Lucy Hornby in Beijing and James Politi in Washington
Negotiating teams from the US and China are meeting in Beijing for the second day of talks on Tuesday to try to resolve one of the most important geopolitical stand-offs since the end of the cold war: a trade fight between the world’s two largest economies.
The working level talks follow a meeting between US president Donald Trump and Chinese president Xi Jinping at the G20 summit in Buenos Aires last month, where they agreed a 90-day truce.
Mr Trump is playing offence, using brinkmanship to try to upend years of Chinese economic policy including forced technology transfer and exports that compete with American companies. Mr Xi is defending a status quo that has brought China extraordinary economic growth and enriched many US businesses, too.
Both presidents are increasingly vulnerable at home. Mr Trump is battling a resurgent Democratic party and Mr Xi is struggling with slowing economic growth. Both are facing volatile markets. Analysts say these forces have brought the two sides closer to doing a deal but the gap remains wide.
As the two sides face off, here are some of their strengths and weaknesses.
The impact of US tariffs is crystal clear. Official statistics show China’s economy grew 6.7 per cent in the first three quarters of this year, leaving it on course to overtake the US in the long term. But it is hard to find anyone in Beijing who believes that number, with other data showing growth slowing sharply. Exports still account for a greater share of real economic activity than China would like and there are doubts over whether Beijing’s traditional response of debt-fuelled stimulus efforts will be as effective this time round.

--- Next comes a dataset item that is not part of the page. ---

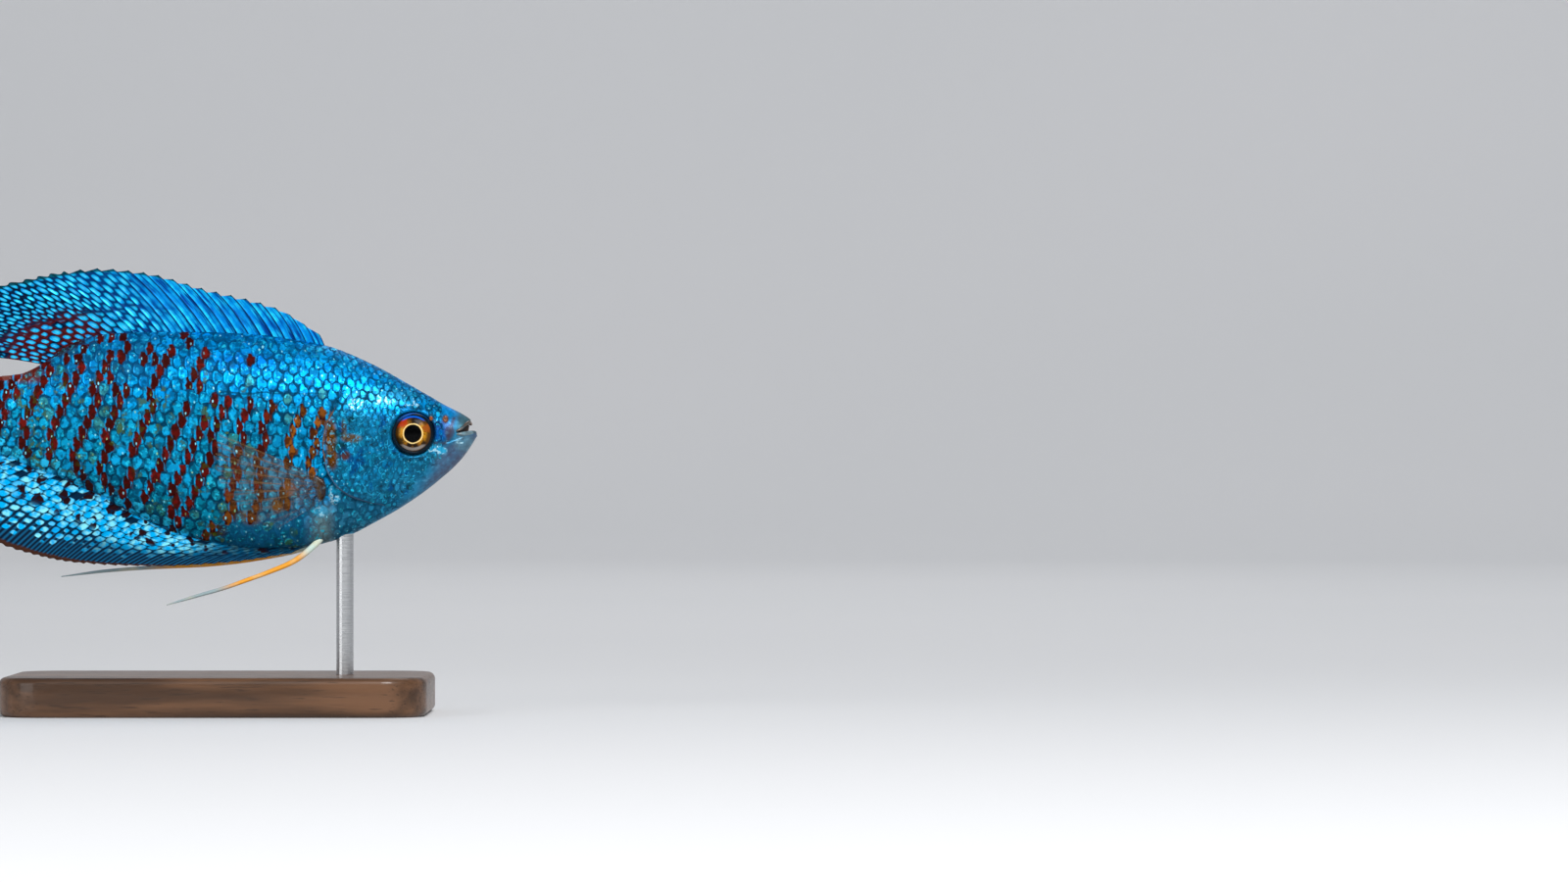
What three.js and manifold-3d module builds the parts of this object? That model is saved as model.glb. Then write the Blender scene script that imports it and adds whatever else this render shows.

The US looks rosier. There are warning signs of a cyclical downturn and pain in sectors hit by Chinese retaliatory levies. But in December, US jobs creation far exceeded expectations, bolstering Mr Trump’s belief that his trade policies have not damaged the US economy — and may even be helping.
To say Mr Xi does not face political pressure because China does not have elections is simplistic. Public perceptions, and especially the opinions of elite families, still influence decision making. Some of Mr Xi’s allies are uncomfortable with the threat to their personal interests from the trade war, according to people with knowledge of the situation. The broader public is troubled by the rift with the US, which comes amid political tightening at home.
Mr Trump faces far more immediate pressure. He kicks off a tough presidential re-election campaign for 2020 with low approval ratings and a stinging defeat in the November midterm elections, giving Democrats control of the House of Representatives. “Tough on China” was a leitmotif of his campaign, but he has consistently promised a deal with Mr Xi. That gives China negotiating leverage. Beijing hopes Mr Trump will accept an agreement that allows him to claim victory.
Stock markets of both countries are on the rocks. The Shanghai Composite index trades at levels last seen in 2014, while the Dow Jones Industrial Average has suffered a brutal correction. For both presidents, stock market performance is a visible referendum from financial markets on their policies.
Mr Trump is obsessed with the stock market. The first big sell-off in October led him to pick up the phone to set up the dinner in Buenos Aires that led to this week’s talks. Further declines could put him on the defensive.
Mr Xi, who is steeped in Marxist theory, has a more complicated relationship with market movements. When he first took office, he talked up a bull market. The subsequent crash discredited financial technocrats who might otherwise have opposed his dirigiste policies. The slowdown of the past several years and a shadow banking crash has wiped out many private companies, leaving China as a whole more dependent on the state apparatus.
As the US and China face off along many fronts, the two sides consult different analogies to show they are on the “right side of history”.
Mr Trump’s administration hearkens back to the Reagan era. Robert Lighthizer, the US trade representative, is a veteran of negotiations with bubble-era Japan in the 1980s and the mastermind of the tariffs. Others remember the collapse of the Soviet Union, which could not maintain its planned economy in the face of Reagan’s rising military spending.
Mr Xi is determined not to let the Chinese Communist party suffer the fate of the Soviet Union. He can take comfort in his family legacy: at the end of the second world war, when Mao Zedong’s communists looked weak, his father Xi Zhongxun co-ordinated an organised retreat from their capital Yan’an. Just as they appeared to have ceded Yan’an entirely, they launched a massive counter attack and won the civil war. The Chinese use of strategic weakness is one the Americans would do well not to ignore.